AWC: How would you compare New York Pitch Conference to other writer conferences?

RSM: This isn't a craft workshop, nor is it a giant mix and mingle conference. The focus is sharp. The critique isn't for the faint of heart, but is for those who truly want to hear where they need to work on their novel, how commercial their ideas are, and about the effectiveness of their pitch—which then translates into one's query letter. This isn't to say that one is discouraged, it's simply tough love. Selling a novel isn't like writing a novel. You have to leave the creative bubble. Face it, when you're in a bookstore, you rarely give books by unknown authors long to prove themselves—a quick scan of the book jacket copy, a look at the blurbs, and then maybe a read of the first few paragraphs. Why should editors or agents be any different? New York Pitch Conference offers an in-depth opportunity to learn the skills you need to capture the first tug of attention.

AWC: What inspired you to write ADOPTING ADULTS?

RSM: In ADOPTING ADULTS sisters cling to each other in the aftermath of their mother's murder and their father's imprisonment for the crime. The novel encompasses thirty years of their lives. My inspiration was threefold. First, when I led groups for batterers, I saw the men's fascination with themselves; when I spoke with their victims, they, of course, had to concentrate on survival. The children—the witnesses—their voices were too quiet. Second, I couldn't stop thinking about an article regarding a woman whose brother killed everyone in the family but her. That woman's dilemma—the one left behind—haunted me. Third, when my sister and I were children our family had an event quite similar to the opening to my book—except that my mother wasn't murdered. That was my 'what if.'

AWC: How has the story evolved?

RSM: The book grew from one sister's point of view, to both sisters narrating the story. It then became as much a novel about their entwined relationship as it was about their father killing their mother. For me, the largest evolution was finding out how these very different women dealt with handling their imprisoned father. In the end, I couldn't wait to find out what happened.

AWC: What made you choose to attend the New York Pitch Conference?

RSM: After I finished the revisions for ADOPTING ADULTS, I researched conferences where agents read and considered your work. When I came across the New York Pitch Conference workshop, I was attracted to the concept of learning about selling and presentation. I liked the idea of being in a small group with the same people for four days and became excited at the prospect of having editors consider my work.

AWC: Do you feel the novel is improved as a result?

RSM: My query and my pitch became more polished. The response to my novel gave me the confidence to move forward with selling my book.

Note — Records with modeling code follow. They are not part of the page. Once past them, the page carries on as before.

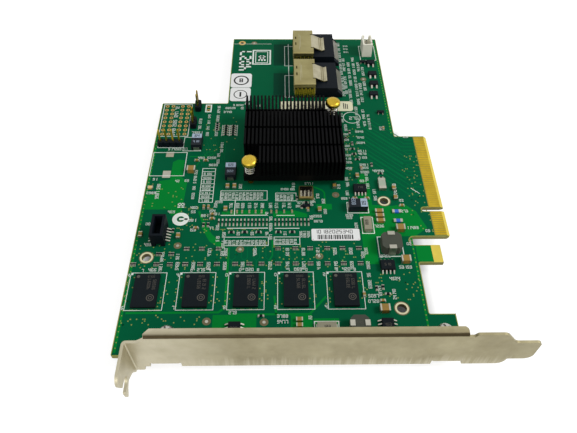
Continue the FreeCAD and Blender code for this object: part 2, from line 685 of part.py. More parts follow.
def make_sas_housing(y0):
    """The moulded insulator: a card slot inside the cage and the body behind it."""
    t = SAS_SHEET
    y1 = y0 + SAS_WIDTH
    top = SAS_SHELL_HEIGHT - t
    inner_front = SAS_MOUTH_X + SAS_CAVITY_DEPTH
    body = box(SAS_SHELL_BACK, SAS_HOUSING_BACK, y0, y1, 0, SAS_HOUSING_HEIGHT)
    insert = box(inner_front, SAS_SHELL_BACK, y0 + t, y1 - t, 0, SAS_HOUSING_HEIGHT)
    roof = box(inner_front, SAS_SHELL_BACK - 1.3, y0 + t, y1 - t, SAS_HOUSING_HEIGHT, top - 0.3)
    slot_middle = SAS_SHELL_HEIGHT / 2 - 0.2
    slot = box(inner_front - 1, inner_front + 2.4, y0 + 1.6, y1 - 1.6,
               slot_middle - SAS_CARD_SLOT / 2, slot_middle + SAS_CARD_SLOT / 2)
    feet_y = [(y0, y0 + SAS_END_BLOCK), (y1 - 0.6, y1)]
    feet = [side_profile([(SAS_HOUSING_BACK, 0, 0), (SAS_HOUSING_BACK + 2.3, 0, 0),
                          (SAS_HOUSING_BACK + 2.3, 1.0, 0), (SAS_HOUSING_BACK, 3.2, 0)],
                         a, b) for a, b in feet_y]
    chamfer = end_profile([(y0 - 1, SAS_HOUSING_HEIGHT + 1, 0),
                           (y0 - 1, SAS_HOUSING_HEIGHT - 0.5, 0),
                           (y0 + 0.5, SAS_HOUSING_HEIGHT + 1, 0)],
                          SAS_SHELL_BACK, SAS_HOUSING_BACK + 3)
    solid = body.multiFuse([insert, roof] + feet)
    return solid.cut(slot).cut(chamfer).removeSplitter()


def make_sas_tails(y0):
    """The row of solder tails that slope from the housing down to their pads."""
    first = y0 + SAS_END_BLOCK + 0.4
    back = SAS_HOUSING_BACK
    tails = []
    for i in range(SAS_TAIL_COUNT):
        y = first + i * SAS_TAIL_PITCH
        tails.append(side_profile([
            (back, 2.9, 0), (back, 2.6, 0), (back + SAS_TAIL_REACH - 1.2, 0, 0),
            (back + SAS_TAIL_REACH, 0, 0), (back + SAS_TAIL_REACH, 0.3, 0)],
            y, y + SAS_TAIL_PITCH * 0.6))
    return Part.makeCompound(tails)


# ---------------------------------------------------------------- headers and connectors

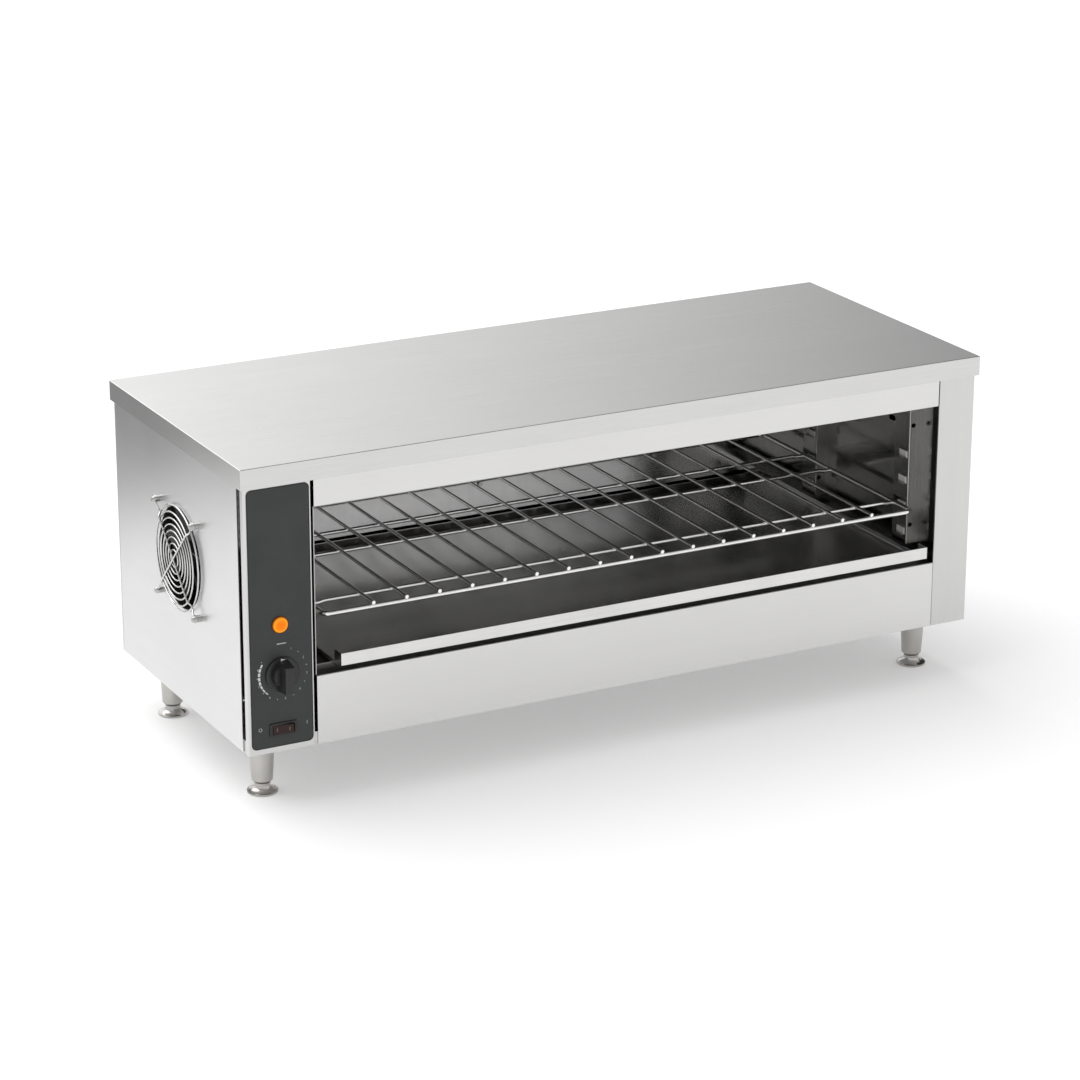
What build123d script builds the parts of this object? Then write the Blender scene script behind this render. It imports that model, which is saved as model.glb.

Let's face it; writing is solitary work. The conference offered a chance for me to get out of my sweatpants and work on my public face.

AWC: What did you find most effective about the New York experience?

RSM: Do I have to pick just one thing? The editors were extraordinarily generous with their advice on everyone's pitches and presentation. Much credit goes to the work we did the first day: polishing, cutting, and revising our presentations, as well as the pre-workshop email exhorting us to be ready on day one. Being allowed to hear other writer's pitch their work helped enormously. If you listened critically to your fellow group members, you quickly learned what worked and what didn't. I suppose we became each other's tutorials.

AWC: Where does ADOPTING ADULTS go from here?

RSM: Three editors asked to read it. I hope that it clicks, but if it doesn't, perhaps I can learn where I need to tweak or change. Meanwhile, I've started my next book, New Jersey Honor, so that I don't spend all my time checking email and praying.